Brief> Find the line containing "const mandarin = new THREE.Group();" and copy it exactly, along with every line after it up to and including the line containing "for node in". Copy nothing else.
---
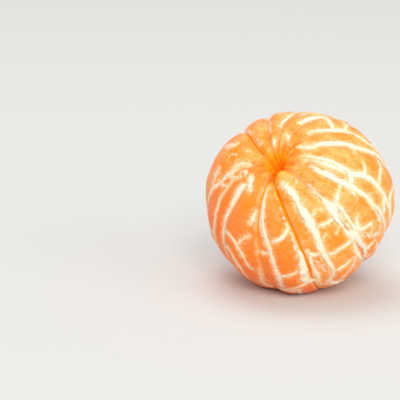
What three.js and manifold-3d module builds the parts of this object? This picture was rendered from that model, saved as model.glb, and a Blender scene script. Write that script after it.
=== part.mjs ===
// A peeled mandarin at its real size, in millimetres, +Z up, resting on its own small flat spot.
// Twelve segments stand side by side round a narrow hollow core. Most touch, and three seams have opened.
// Pith strands run from end to end of the fruit, in the grooves between segments or on a segment's back.
// The fruit leans, so that the dimple where the segments meet looks forwards, upwards and to the left.
import * as THREE from 'three';
import { mergeVertices } from 'three/addons/utils/BufferGeometryUtils.js';
import Module from 'manifold-3d';

const wasm = await Module();
wasm.setup();

// How the fruit lies: its axis leans this far from upright, towards this heading (0 is +X, 90 is +Y).
const LEAN_DEG = 44;
const HEADING_DEG = 240;
const FLAT_DEPTH = 1.8; // how far its own weight flattens it where it rests

// The upper half of a segment's outline, seen side on: distance from the fruit's axis, then height along
// the axis. It runs from the equator over the top into the dimple and down the core, and the lower half
// mirrors it. A station is a place on the whole outline, counted in these points: 0 is the equator, 4 the
// top shoulder and -4 the bottom shoulder.
const UPPER_OUTLINE = [
  [29.0, 0], [27.3, 8.8], [22.6, 16.2], [16.0, 21.4], [9.8, 23.2], [4.6, 22.3], [2.4, 17.5], [1.9, 7.0],
];
const GIRTH_RADIUS = UPPER_OUTLINE[0][0];
const HALF_HEIGHT = Math.max(...UPPER_OUTLINE.map(([out, up]) => up));
const WALL_CENTRE = 13; // distance from the axis of the middle of a segment's side wall
const BULGE = 0.035; // how much the back falls away towards its two edges
const TOUCHING_GAP = 0.3; // between the walls of two segments that touch

// One row for each seam, going round: its bearing at the top and at the bottom in degrees (0 is the side
// that the fruit leans to), how far it stands open at the back, and how square the edges are beside it.
const SEAMS = [
  { top: 1, bottom: 0, open: 0.7, square: 8 },
  { top: 32, bottom: 33, open: 1.0, square: 7 },
  { top: 64, bottom: 65, open: 0, square: 12 },
  { top: 87, bottom: 89, open: 0, square: 12 },
  { top: 122, bottom: 125, open: 0, square: 12 },
  { top: 141, bottom: 134, open: 0, square: 12 },
  { top: 166, bottom: 160, open: 0, square: 12 },
  { top: 190, bottom: 188, open: 0, square: 12 },
  { top: 211, bottom: 212, open: 0, square: 14 },
  { top: 234, bottom: 237, open: 0.4, square: 10 },
  { top: 295, bottom: 297, open: 0, square: 14 },
  { top: 328, bottom: 330, open: 0, square: 12 },
];

// Each segment's girth as a share of the fruit's. The first segment lies between the first two seams.
const GIRTHS = [0.995, 0.985, 0.985, 1.01, 1.0, 0.99, 0.985, 0.985, 0.99, 0.995, 0.96, 0.97];

// The pith strands. A strand in a groove follows its seam, and one on the back of a segment, given as
// back, follows bearings of its own. Each runs between two stations of the outline.
const STRAND_RADIUS = 0.5;
const GROOVE_LIFT = 0.05; // of a strand's centre above the outline, over a seam
const BACK_LIFT = STRAND_RADIUS + 0.35; // the same, on a segment's back
const STRANDS = [
  { name: 'pith_strand_01', back: 0, top: 7, bottom: 11, from: 3.7, to: -0.4 },
  { name: 'pith_strand_02', back: 1, top: 45, bottom: 43, from: 4.0, to: -1.2 },
  { name: 'pith_strand_03', seam: 2, from: 3.5, to: -3.4 },
  { name: 'pith_strand_04', seam: 3, from: 3.7, to: -3.6 },
  { name: 'pith_strand_05', back: 3, top: 100, bottom: 98, from: 3.4, to: -3.0 },
  { name: 'pith_strand_06', seam: 4, from: 4.1, to: -3.6 },
  { name: 'pith_strand_07', seam: 5, from: 3.6, to: -3.6 },
  { name: 'pith_strand_08', seam: 6, from: 3.5, to: -3.6 },
  { name: 'pith_strand_09', seam: 7, from: 3.6, to: -3.6 },
  { name: 'pith_strand_10', seam: 8, from: 2.2, to: -3.6 },
  { name: 'pith_strand_11', seam: 10, from: 3.6, to: -3.4 },
  { name: 'pith_strand_12', back: 10, top: 311, bottom: 317, from: 2.7, to: -2.2 },
  { name: 'pith_strand_13', seam: 11, from: 4.0, to: -1.5 },
];

// How finely the solids are faceted.
const ROUND_OUTLINE = 28;
const ACROSS_BACK = 16;
const STRAND_STEPS = 24;
const STRAND_SIDES = 6;

const rad = THREE.MathUtils.degToRad;
const lerp = THREE.MathUtils.lerp;
const lowerOutline = UPPER_OUTLINE.slice(1).reverse().map(([out, up]) => [out, -up]);
const outlinePoints = [...UPPER_OUTLINE, ...lowerOutline].map(([out, up]) => new THREE.Vector3(out, up, 0));
const outline = new THREE.CatmullRomCurve3(outlinePoints, true, 'catmullrom', 0.5);

const membrane = new THREE.MeshStandardMaterial({ color: 0xff9a3a, roughness: 0.35, metalness: 0 });
const pith = new THREE.MeshStandardMaterial({ color: 0xfff2dc, roughness: 0.7, metalness: 0 });

// The leaning fruit's frame, from upright. The table's height is found once the segments are made.
const lean = new THREE.Matrix4().makeRotationZ(rad(HEADING_DEG))
  .multiply(new THREE.Matrix4().makeRotationY(rad(LEAN_DEG)));

// The point at a station of the closed outline.
function outlineAt(station) {
  const share = station / outlinePoints.length;
  return outline.getPoint(share - Math.floor(share));
}

// The bearing of a seam or strand at a height along the axis, in radians.
function bearingAt(line, up) {
  const share = THREE.MathUtils.clamp(0.5 - up / (2 * HALF_HEIGHT), 0, 1);
  return rad(lerp(line.top, line.bottom, share));
}

// A point on a segment. Station goes round its outline. Across goes from the middle of one side wall,
// at -90 degrees, over the back, at 0, to the middle of the other, at 90.
function segmentPoint(index, station, across) {
  const left = SEAMS[index];
  const right = SEAMS[(index + 1) % SEAMS.length];
  const square = across < 0 ? left.square : right.square;
  const cos = Math.abs(Math.cos(across));
  const sin = Math.abs(Math.sin(across));
  const reach = Math.pow(Math.pow(cos, square) + Math.pow(sin, square), -1 / square);
  const side = Math.sign(across) * reach * sin;
  const size = reach * cos * (1 - BULGE * side * side);
  const edge = outlineAt(station);
  const out = WALL_CENTRE + size * (edge.x * GIRTHS[index] - WALL_CENTRE);
  const up = size * edge.y;
  const start = bearingAt(left, up);
  let end = bearingAt(right, up);
  if (end < start) end += 2 * Math.PI;
  const middle = (start + end) / 2;
  const open = across < 0 ? left.open : right.open;
  const gap = (TOUCHING_GAP + open * Math.pow(out / GIRTH_RADIUS, 2)) / 2;
  const turn = side * (end - start) / 2;
  const along = out * Math.cos(turn);
  const sideways = out * Math.sin(turn) - side * gap;
  return new THREE.Vector3(
    along * Math.cos(middle) - sideways * Math.sin(middle),
    along * Math.sin(middle) + sideways * Math.cos(middle),
    up);
}

// A sphere whose poles are the middles of the two side walls, moved point by point onto the segment.
function segmentGeometry(index) {
  const geometry = new THREE.SphereGeometry(1, ROUND_OUTLINE, ACROSS_BACK);
  const position = geometry.attributes.position;
  const point = new THREE.Vector3();
  for (let i = 0; i < position.count; i++) {
    point.fromBufferAttribute(position, i).normalize();
    const across = Math.asin(THREE.MathUtils.clamp(point.y, -1, 1));
    const round = Math.atan2(point.z, point.x) / (2 * Math.PI);
    const moved = segmentPoint(index, round * outlinePoints.length, across);
    position.setXYZ(i, moved.x, moved.y, moved.z);
  }
  return geometry.applyMatrix4(lean);
}

// The girth that a strand lies on: its own segment's, or the mean of the two beside its seam.
function girthUnder(strand) {
  if ('back' in strand) return GIRTHS[strand.back];
  return (GIRTHS[strand.seam] + GIRTHS[(strand.seam + GIRTHS.length - 1) % GIRTHS.length]) / 2;
}

// The centre line of a strand, just clear of the backs of the segments beside it.
function strandPath(strand) {
  const line = 'seam' in strand ? SEAMS[strand.seam] : strand;
  const lift = 'seam' in strand ? GROOVE_LIFT : BACK_LIFT;
  const points = [];
  for (let i = 0; i <= STRAND_STEPS; i++) {
    const station = lerp(strand.from, strand.to, i / STRAND_STEPS);
    const edge = outlineAt(station);
    const ahead = outlineAt(station + 0.01);
    const behind = outlineAt(station - 0.01);
    const along = new THREE.Vector2(ahead.x - behind.x, ahead.y - behind.y).normalize();
    const out = edge.x * girthUnder(strand) + along.y * lift;
    const up = edge.y - along.x * lift;
    const bearing = bearingAt(line, up);
    points.push(new THREE.Vector3(out * Math.cos(bearing), out * Math.sin(bearing), up).applyMatrix4(lean));
  }
  return new THREE.CatmullRomCurve3(points);
}

function strandGeometry(strand) {
  const section = new THREE.Shape();
  for (let i = 0; i < STRAND_SIDES; i++) {
    const turn = 2 * Math.PI * i / STRAND_SIDES;
    const x = STRAND_RADIUS * Math.cos(turn);
    const y = STRAND_RADIUS * Math.sin(turn);
    if (i === 0) section.moveTo(x, y);
    else section.lineTo(x, y);
  }
  section.closePath();
  return new THREE.ExtrudeGeometry(section, { steps: STRAND_STEPS, extrudePath: strandPath(strand) });
}

// A closed mesh as a manifold-3d solid, and back.
function solidOf(geometry) {
  const bare = new THREE.BufferGeometry().setAttribute('position', geometry.attributes.position);
  if (geometry.index) bare.setIndex(geometry.index);
  const merged = mergeVertices(bare, 1e-4);
  return new wasm.Manifold(new wasm.Mesh({
    numProp: 3,
    vertProperties: merged.attributes.position.array,
    triVerts: new Uint32Array(merged.index.array),
  }));
}

function geometryOf(solid) {
  const mesh = solid.getMesh();
  const geometry = new THREE.BufferGeometry();
  geometry.setAttribute('position', new THREE.BufferAttribute(mesh.vertProperties, 3));
  geometry.setIndex(new THREE.BufferAttribute(mesh.triVerts, 1));
  geometry.computeVertexNormals();
  return geometry;
}

// Lifts a geometry so that the table is at height 0.
function onTable(geometry, tableHeight) {
  return geometry.translate(0, 0, -tableHeight);
}

const segments = SEAMS.map((seam, index) => segmentGeometry(index));
for (const geometry of segments) geometry.computeBoundingBox();
const lowest = Math.min(...segments.map((geometry) => geometry.boundingBox.min.z));
const tableHeight = lowest + FLAT_DEPTH;

const tableSize = 4 * GIRTH_RADIUS;
const table = solidOf(new THREE.BoxGeometry(tableSize, tableSize, tableSize).translate(0, 0, -tableSize / 2));

const mandarin = new THREE.Group();
segments.forEach((geometry, index) => {
  const placed = solidOf(onTable(geometry, tableHeight));
  const mesh = new THREE.Mesh(geometryOf(placed.subtract(table)), membrane);
  mesh.name = 'segment_' + String(index + 1).padStart(2, '0');
  mandarin.add(mesh);
});
for (const strand of STRANDS) {
  const mesh = new THREE.Mesh(onTable(strandGeometry(strand), tableHeight), pith);
  mesh.name = strand.name;
  mandarin.add(mesh);
}

// The origin is on the table, under the middle of the whole fruit's box.
const box = new THREE.Box3().setFromObject(mandarin);
mandarin.position.set(-(box.min.x + box.max.x) / 2, -(box.min.y + box.max.y) / 2, 0);

export default mandarin;
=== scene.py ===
import itertools
import math
from collections import namedtuple

import bmesh
import bpy
import numpy as np
from mathutils import Matrix, Vector


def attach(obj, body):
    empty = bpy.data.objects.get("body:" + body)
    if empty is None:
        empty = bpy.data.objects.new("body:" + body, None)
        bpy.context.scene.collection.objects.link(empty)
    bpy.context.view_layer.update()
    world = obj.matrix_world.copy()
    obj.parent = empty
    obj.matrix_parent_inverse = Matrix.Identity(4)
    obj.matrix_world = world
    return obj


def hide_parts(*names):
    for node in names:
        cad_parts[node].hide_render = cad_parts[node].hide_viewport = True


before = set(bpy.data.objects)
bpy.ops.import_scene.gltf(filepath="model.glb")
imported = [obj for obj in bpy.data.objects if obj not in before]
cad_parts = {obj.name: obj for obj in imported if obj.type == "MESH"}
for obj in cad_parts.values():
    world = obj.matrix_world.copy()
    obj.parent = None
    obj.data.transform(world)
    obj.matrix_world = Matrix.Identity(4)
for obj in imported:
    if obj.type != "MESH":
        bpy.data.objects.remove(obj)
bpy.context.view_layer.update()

MM = 0.001


# ---- Camera ---------------------------------------------------------------------------------------
# A long lens looks down on the fruit from in front. It aims to the left of the fruit, so that the
# fruit stands in the right half of the picture.

FRUIT_CENTRE = Vector((-0.44, 0.41, 25.67)) * MM
CAMERA_ELEVATION = math.radians(15)
CAMERA_DISTANCE = 520 * MM
PICTURE_WIDTH = 400  # pixels
PIXELS_PER_MM = 3.31  # at the fruit
FRUIT_PIXEL = (297.3, 201.6)  # where the fruit's centre falls in the picture, from its top left

camera_right = Vector((1, 0, 0))
camera_up = Vector((0, math.sin(CAMERA_ELEVATION), math.cos(CAMERA_ELEVATION)))
camera_back = Vector((0, -math.cos(CAMERA_ELEVATION), math.sin(CAMERA_ELEVATION)))
right_of_middle = (FRUIT_PIXEL[0] - PICTURE_WIDTH / 2) / PIXELS_PER_MM * MM
below_middle = (FRUIT_PIXEL[1] - PICTURE_WIDTH / 2) / PIXELS_PER_MM * MM
aim = FRUIT_CENTRE - camera_right * right_of_middle + camera_up * below_middle

camera = bpy.data.objects.new("camera", bpy.data.cameras.new("camera"))
bpy.context.scene.collection.objects.link(camera)
camera.data.sensor_width = 36
lens_in_pixels = PIXELS_PER_MM * (CAMERA_DISTANCE / MM)
camera.data.lens = camera.data.sensor_width * lens_in_pixels / PICTURE_WIDTH
camera.data.clip_start = 0.01
camera.location = aim + camera_back * CAMERA_DISTANCE
camera.rotation_euler = Matrix((camera_right, camera_up, camera_back)).transposed().to_euler()
bpy.context.scene.camera = camera


# ---- Studio ---------------------------------------------------------------------------------------
# A plain pale table top in a bright plain room. A large soft light stands in front, above the
# camera, with weaker ones overhead and at the right.

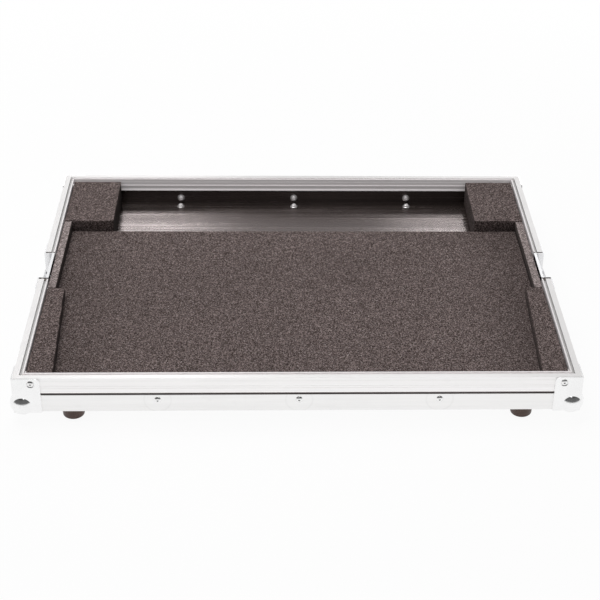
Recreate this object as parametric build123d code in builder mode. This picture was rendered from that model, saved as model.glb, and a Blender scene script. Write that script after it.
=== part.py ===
---
Exercise response>
const mandarin = new THREE.Group();
segments.forEach((geometry, index) => {
  const placed = solidOf(onTable(geometry, tableHeight));
  const mesh = new THREE.Mesh(geometryOf(placed.subtract(table)), membrane);
  mesh.name = 'segment_' + String(index + 1).padStart(2, '0');
  mandarin.add(mesh);
});
for (const strand of STRANDS) {
  const mesh = new THREE.Mesh(onTable(strandGeometry(strand), tableHeight), pith);
  mesh.name = strand.name;
  mandarin.add(mesh);
}

// The origin is on the table, under the middle of the whole fruit's box.
const box = new THREE.Box3().setFromObject(mandarin);
mandarin.position.set(-(box.min.x + box.max.x) / 2, -(box.min.y + box.max.y) / 2, 0);

export default mandarin;
=== scene.py ===
import itertools
import math
from collections import namedtuple

import bmesh
import bpy
import numpy as np
from mathutils import Matrix, Vector


def attach(obj, body):
    empty = bpy.data.objects.get("body:" + body)
    if empty is None:
        empty = bpy.data.objects.new("body:" + body, None)
        bpy.context.scene.collection.objects.link(empty)
    bpy.context.view_layer.update()
    world = obj.matrix_world.copy()
    obj.parent = empty
    obj.matrix_parent_inverse = Matrix.Identity(4)
    obj.matrix_world = world
    return obj


def hide_parts(*names):
    for node in names:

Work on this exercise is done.